> **Task goal**
The listing below holds a line with "What OpenSCAD source" and a later line with "neck_r = 50; // [46:0.5:50]". Write out those two lines and every line between them, exactly, and nothing else.
═══
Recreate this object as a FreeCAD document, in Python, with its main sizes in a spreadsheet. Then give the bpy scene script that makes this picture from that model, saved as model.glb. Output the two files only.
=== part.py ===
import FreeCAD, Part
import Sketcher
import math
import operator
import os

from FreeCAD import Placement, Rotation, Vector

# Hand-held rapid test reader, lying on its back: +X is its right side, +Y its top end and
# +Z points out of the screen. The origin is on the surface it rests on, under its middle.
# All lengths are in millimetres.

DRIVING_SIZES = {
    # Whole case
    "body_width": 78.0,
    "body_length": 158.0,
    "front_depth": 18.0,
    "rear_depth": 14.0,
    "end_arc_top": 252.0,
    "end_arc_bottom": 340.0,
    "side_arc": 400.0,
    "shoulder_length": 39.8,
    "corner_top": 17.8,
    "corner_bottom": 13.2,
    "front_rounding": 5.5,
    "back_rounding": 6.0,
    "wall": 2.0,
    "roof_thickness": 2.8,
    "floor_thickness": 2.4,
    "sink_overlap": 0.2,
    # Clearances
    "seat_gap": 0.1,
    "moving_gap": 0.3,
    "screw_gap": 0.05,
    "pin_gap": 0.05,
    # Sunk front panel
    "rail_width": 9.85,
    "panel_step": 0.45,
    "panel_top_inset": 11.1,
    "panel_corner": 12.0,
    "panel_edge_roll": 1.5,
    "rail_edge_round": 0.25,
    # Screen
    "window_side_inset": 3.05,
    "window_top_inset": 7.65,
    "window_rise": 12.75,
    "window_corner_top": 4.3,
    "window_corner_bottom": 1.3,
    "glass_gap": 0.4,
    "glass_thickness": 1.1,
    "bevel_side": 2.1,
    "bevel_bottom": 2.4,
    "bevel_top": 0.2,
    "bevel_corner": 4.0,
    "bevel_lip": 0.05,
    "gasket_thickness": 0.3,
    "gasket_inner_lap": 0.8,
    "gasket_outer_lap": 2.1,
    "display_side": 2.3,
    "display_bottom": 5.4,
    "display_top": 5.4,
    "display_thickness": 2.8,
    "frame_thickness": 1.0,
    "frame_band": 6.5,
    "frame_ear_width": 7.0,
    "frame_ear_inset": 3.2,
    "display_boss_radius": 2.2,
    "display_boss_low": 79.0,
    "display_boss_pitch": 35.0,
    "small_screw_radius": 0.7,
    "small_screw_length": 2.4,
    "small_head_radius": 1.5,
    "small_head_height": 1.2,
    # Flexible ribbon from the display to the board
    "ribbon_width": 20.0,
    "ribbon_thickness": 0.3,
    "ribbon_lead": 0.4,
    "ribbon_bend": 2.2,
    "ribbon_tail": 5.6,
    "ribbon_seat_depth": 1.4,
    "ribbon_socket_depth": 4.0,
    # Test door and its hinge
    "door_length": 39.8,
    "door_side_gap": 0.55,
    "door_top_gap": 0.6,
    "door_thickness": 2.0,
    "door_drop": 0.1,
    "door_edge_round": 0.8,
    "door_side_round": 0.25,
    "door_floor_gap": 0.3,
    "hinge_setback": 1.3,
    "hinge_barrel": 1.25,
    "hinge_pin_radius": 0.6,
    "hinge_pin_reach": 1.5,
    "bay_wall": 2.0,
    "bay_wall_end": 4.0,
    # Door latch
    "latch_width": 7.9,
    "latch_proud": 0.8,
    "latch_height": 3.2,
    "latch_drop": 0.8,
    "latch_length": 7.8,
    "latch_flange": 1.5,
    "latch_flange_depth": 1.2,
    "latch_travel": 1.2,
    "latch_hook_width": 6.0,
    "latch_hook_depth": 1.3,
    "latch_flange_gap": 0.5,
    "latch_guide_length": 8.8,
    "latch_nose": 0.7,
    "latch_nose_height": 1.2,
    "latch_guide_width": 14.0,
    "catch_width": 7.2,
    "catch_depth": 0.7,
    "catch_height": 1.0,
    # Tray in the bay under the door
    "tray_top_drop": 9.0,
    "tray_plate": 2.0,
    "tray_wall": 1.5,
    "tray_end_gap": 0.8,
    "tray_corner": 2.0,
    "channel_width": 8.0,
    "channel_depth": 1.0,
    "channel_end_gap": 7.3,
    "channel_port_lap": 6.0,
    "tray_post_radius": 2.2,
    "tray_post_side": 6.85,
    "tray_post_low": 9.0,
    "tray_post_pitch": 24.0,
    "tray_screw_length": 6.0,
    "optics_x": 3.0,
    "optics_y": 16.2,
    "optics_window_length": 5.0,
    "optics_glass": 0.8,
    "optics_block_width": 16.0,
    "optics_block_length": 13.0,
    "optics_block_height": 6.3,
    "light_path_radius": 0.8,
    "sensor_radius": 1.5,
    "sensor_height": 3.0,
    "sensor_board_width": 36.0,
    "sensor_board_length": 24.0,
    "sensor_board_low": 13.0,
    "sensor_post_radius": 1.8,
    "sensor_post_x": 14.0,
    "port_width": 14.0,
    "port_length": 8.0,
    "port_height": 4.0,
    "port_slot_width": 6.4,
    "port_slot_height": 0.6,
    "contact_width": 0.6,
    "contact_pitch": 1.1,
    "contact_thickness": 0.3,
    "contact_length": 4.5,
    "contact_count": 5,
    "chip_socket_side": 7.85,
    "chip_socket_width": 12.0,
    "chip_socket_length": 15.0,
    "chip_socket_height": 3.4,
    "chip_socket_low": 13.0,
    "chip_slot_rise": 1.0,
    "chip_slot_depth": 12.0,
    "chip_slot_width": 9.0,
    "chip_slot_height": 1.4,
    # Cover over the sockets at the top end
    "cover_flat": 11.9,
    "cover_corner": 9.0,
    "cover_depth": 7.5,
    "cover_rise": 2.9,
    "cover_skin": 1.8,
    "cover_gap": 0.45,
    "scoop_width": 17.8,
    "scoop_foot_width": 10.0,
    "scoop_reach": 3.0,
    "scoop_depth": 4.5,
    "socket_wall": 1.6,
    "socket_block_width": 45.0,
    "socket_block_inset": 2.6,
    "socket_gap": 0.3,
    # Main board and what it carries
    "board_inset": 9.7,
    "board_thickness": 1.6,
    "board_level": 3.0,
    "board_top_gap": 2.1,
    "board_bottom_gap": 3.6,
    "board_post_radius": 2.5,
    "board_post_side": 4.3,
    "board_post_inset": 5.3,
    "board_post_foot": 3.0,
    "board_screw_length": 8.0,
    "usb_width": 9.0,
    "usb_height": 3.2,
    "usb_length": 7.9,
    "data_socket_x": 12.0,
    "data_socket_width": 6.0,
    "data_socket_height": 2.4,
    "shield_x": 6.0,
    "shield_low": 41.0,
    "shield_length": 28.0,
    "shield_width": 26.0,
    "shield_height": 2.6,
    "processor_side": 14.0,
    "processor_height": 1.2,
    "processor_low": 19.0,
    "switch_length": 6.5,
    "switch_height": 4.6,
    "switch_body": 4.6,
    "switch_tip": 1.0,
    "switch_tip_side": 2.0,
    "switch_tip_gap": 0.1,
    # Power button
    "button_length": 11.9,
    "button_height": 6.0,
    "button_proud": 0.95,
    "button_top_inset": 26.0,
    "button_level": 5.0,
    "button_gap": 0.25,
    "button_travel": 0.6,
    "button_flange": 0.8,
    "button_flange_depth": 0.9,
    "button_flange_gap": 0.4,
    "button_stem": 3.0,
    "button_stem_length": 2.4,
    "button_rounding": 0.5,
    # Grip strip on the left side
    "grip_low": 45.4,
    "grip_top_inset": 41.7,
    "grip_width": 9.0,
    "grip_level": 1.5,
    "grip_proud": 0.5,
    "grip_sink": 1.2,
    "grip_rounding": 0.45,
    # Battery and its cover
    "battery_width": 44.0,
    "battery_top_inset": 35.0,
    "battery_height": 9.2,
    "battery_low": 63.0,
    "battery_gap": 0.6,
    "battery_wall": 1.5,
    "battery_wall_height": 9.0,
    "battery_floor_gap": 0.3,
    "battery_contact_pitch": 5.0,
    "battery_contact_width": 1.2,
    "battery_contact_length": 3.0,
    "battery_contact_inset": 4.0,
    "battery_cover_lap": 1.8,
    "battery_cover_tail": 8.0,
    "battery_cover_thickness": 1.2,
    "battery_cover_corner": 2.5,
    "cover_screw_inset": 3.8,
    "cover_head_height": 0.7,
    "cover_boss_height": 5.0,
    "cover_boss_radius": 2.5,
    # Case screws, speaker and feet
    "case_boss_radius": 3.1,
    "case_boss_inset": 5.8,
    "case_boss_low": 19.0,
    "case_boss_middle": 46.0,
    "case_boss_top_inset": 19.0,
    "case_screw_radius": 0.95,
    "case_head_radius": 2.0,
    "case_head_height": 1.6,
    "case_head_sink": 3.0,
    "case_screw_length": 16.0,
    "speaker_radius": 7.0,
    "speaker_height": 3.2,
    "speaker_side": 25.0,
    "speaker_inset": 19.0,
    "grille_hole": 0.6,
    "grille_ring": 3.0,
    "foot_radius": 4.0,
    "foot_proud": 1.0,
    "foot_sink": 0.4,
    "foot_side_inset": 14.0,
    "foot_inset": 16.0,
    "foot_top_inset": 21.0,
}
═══
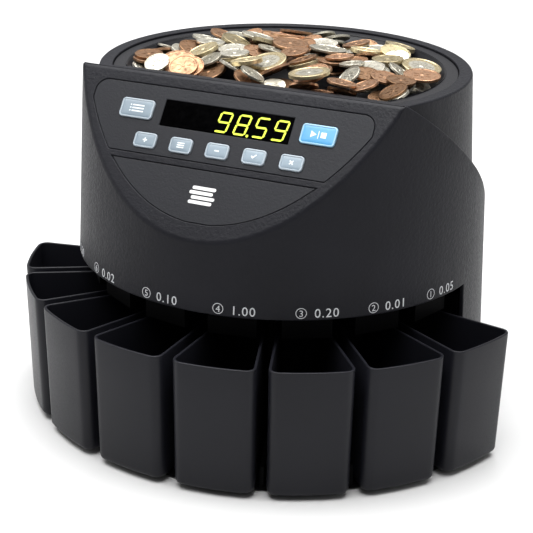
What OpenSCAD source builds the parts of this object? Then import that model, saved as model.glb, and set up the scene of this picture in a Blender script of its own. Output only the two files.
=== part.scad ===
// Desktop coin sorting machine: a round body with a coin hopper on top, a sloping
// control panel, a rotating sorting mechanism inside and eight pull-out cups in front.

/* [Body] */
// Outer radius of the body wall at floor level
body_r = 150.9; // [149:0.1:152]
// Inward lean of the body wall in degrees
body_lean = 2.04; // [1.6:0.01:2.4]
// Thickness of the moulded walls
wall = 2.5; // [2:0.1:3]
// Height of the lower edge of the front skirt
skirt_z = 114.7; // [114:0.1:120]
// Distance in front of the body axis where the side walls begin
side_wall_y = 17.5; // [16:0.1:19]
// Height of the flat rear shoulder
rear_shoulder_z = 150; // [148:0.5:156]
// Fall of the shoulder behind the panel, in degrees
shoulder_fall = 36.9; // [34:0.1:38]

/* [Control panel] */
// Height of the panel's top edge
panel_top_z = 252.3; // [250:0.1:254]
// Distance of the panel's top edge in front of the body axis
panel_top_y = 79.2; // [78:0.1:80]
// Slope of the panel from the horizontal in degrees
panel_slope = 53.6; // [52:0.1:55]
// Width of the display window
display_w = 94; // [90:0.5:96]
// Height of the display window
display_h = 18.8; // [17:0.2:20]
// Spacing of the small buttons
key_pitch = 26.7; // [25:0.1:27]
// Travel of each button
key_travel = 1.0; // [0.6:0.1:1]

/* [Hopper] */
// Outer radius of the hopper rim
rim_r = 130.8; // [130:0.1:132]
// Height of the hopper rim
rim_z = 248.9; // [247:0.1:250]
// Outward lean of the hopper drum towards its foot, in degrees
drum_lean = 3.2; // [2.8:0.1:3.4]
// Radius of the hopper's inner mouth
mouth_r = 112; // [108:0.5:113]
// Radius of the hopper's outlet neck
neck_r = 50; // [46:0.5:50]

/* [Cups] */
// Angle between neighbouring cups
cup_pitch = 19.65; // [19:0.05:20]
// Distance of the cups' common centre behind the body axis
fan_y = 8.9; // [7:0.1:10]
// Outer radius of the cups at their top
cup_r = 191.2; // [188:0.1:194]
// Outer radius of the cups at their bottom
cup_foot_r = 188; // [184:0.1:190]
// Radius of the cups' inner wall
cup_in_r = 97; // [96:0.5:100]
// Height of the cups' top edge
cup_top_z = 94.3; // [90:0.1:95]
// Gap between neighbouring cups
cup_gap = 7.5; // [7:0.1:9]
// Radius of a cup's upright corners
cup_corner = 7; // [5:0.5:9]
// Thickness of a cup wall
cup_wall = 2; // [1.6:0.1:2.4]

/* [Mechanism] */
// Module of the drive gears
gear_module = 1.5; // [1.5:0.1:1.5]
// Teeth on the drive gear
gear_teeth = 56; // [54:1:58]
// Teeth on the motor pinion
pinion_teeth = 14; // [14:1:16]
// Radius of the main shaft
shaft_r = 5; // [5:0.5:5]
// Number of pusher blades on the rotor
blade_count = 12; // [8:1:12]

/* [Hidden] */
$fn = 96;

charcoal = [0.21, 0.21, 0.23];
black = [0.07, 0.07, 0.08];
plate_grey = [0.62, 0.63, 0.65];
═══
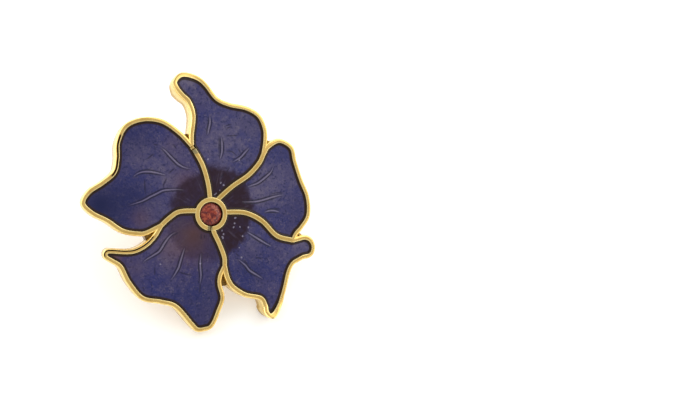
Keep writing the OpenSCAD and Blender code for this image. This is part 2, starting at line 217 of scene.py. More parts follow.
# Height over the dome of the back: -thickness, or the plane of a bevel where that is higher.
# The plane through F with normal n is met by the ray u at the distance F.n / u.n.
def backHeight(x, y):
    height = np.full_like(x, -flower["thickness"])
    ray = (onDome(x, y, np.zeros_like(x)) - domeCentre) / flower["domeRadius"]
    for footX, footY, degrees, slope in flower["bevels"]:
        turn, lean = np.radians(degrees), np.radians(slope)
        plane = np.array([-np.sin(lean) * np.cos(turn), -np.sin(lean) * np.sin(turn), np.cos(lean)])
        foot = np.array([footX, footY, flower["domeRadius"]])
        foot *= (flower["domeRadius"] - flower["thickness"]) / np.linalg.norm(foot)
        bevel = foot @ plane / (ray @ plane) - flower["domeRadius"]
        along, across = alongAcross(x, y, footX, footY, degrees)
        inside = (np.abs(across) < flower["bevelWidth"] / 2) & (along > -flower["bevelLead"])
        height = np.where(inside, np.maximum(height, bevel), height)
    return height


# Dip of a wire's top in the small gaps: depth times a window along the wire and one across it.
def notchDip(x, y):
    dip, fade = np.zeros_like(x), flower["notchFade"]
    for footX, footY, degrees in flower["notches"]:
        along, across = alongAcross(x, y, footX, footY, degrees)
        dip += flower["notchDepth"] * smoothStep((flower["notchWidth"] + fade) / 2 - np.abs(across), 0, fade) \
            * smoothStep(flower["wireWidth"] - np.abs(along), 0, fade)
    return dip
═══
> **Final result**
What OpenSCAD source builds the parts of this object? Then import that model, saved as model.glb, and set up the scene of this picture in a Blender script of its own. Output only the two files.
=== part.scad ===
// Desktop coin sorting machine: a round body with a coin hopper on top, a sloping
// control panel, a rotating sorting mechanism inside and eight pull-out cups in front.

/* [Body] */
// Outer radius of the body wall at floor level
body_r = 150.9; // [149:0.1:152]
// Inward lean of the body wall in degrees
body_lean = 2.04; // [1.6:0.01:2.4]
// Thickness of the moulded walls
wall = 2.5; // [2:0.1:3]
// Height of the lower edge of the front skirt
skirt_z = 114.7; // [114:0.1:120]
// Distance in front of the body axis where the side walls begin
side_wall_y = 17.5; // [16:0.1:19]
// Height of the flat rear shoulder
rear_shoulder_z = 150; // [148:0.5:156]
// Fall of the shoulder behind the panel, in degrees
shoulder_fall = 36.9; // [34:0.1:38]

/* [Control panel] */
// Height of the panel's top edge
panel_top_z = 252.3; // [250:0.1:254]
// Distance of the panel's top edge in front of the body axis
panel_top_y = 79.2; // [78:0.1:80]
// Slope of the panel from the horizontal in degrees
panel_slope = 53.6; // [52:0.1:55]
// Width of the display window
display_w = 94; // [90:0.5:96]
// Height of the display window
display_h = 18.8; // [17:0.2:20]
// Spacing of the small buttons
key_pitch = 26.7; // [25:0.1:27]
// Travel of each button
key_travel = 1.0; // [0.6:0.1:1]

/* [Hopper] */
// Outer radius of the hopper rim
rim_r = 130.8; // [130:0.1:132]
// Height of the hopper rim
rim_z = 248.9; // [247:0.1:250]
// Outward lean of the hopper drum towards its foot, in degrees
drum_lean = 3.2; // [2.8:0.1:3.4]
// Radius of the hopper's inner mouth
mouth_r = 112; // [108:0.5:113]
// Radius of the hopper's outlet neck
neck_r = 50; // [46:0.5:50]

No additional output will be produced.